I am so glad that taxpayers of southeast Wake County know that their hard-earned money is paying for the rest of the county to enjoy their libraries.
Alana Duckworth
Raleigh
Garner folks fled
On Jan. 4, Wake County school board member John Tedesco told magnet school parents that he didn't care that his neighborhood-school plan would create high-poverty schools, "not if we have the achievement." Now we learn from the Garner-Clayton Record that Tedesco does see schools with high levels of poverty as a problem -- if they are in Garner. The Feb. 3 article reads as follows:
"But Tedesco said the magnet program has been a 'double-edged sword' for Garner. As schools like Enloe High attracted magnet students, the school system had to bus non-magnet students to Garner, Tedesco said. Garner schools became crowded and had high numbers of poor students. Many Garner families chose to send their children to schools outside of town.

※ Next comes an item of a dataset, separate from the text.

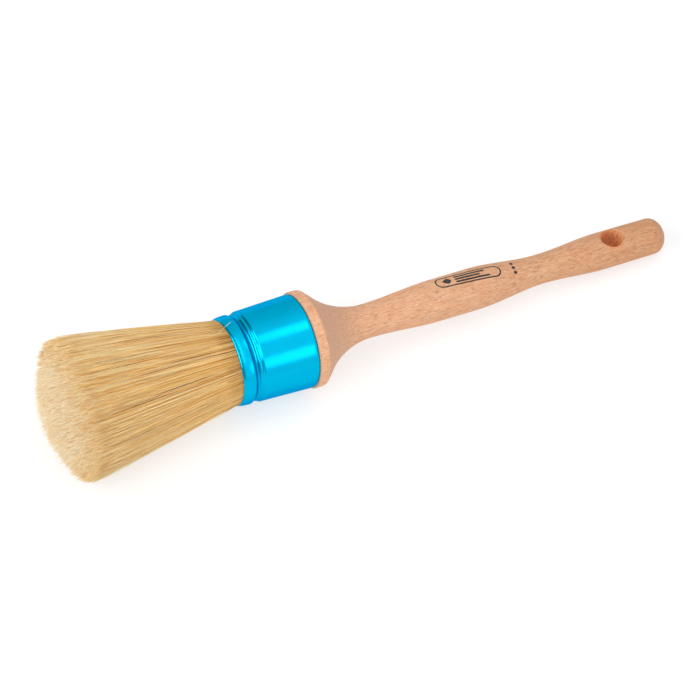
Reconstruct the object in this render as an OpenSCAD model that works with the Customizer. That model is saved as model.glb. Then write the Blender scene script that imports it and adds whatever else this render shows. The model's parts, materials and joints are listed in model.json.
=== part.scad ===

"To help fix the problem," Tedesco said, "the school system put magnet programs in Garner to lure students."
I am not sure why Tedesco believes that creating schools in Wake County with 80 percent or more poor children wouldn't be problematic, while he does contend that schools with high numbers of poor students were a problem that caused middle-class flight in Garner.
Lisa Morrell
Raleigh
Horne pastor says thanks
Thank you, Johnston County. Without your help, it wouldn't have been possible to raise more than 56 tons of supplies and more than $64,000 for Haiti earthquake relief. The effort started in Clayton at Horne Memorial United Methodist Church but grew quickly. We received donations from all over the region and calls from across the United States.
Thanks goes out to: everyone who donated supplies and money; volunteers who helped package the supplies; media that covered the effort; CGP, which donated its warehouse; area restaurants that donated food for our volunteers; businesses that donated products; people who coordinated transportation for supplies; Ray Hales and Hales Company; and Jim Lee and the Clayton Rotary Club for making the relief flights a reality.
Thanks also to Stop Hunger Now, Compassionate Alliance and Clean the World.
You touched our hearts with your generosity -- from groups coordinating food drives, to the man who drove all the way from West Virginia with supplies, to a group of girls who held a bake sale benefiting the Ryan Epps Home for Children.
In a country ravaged by a terrible earthquake, you touched lives and made a difference. Thank you.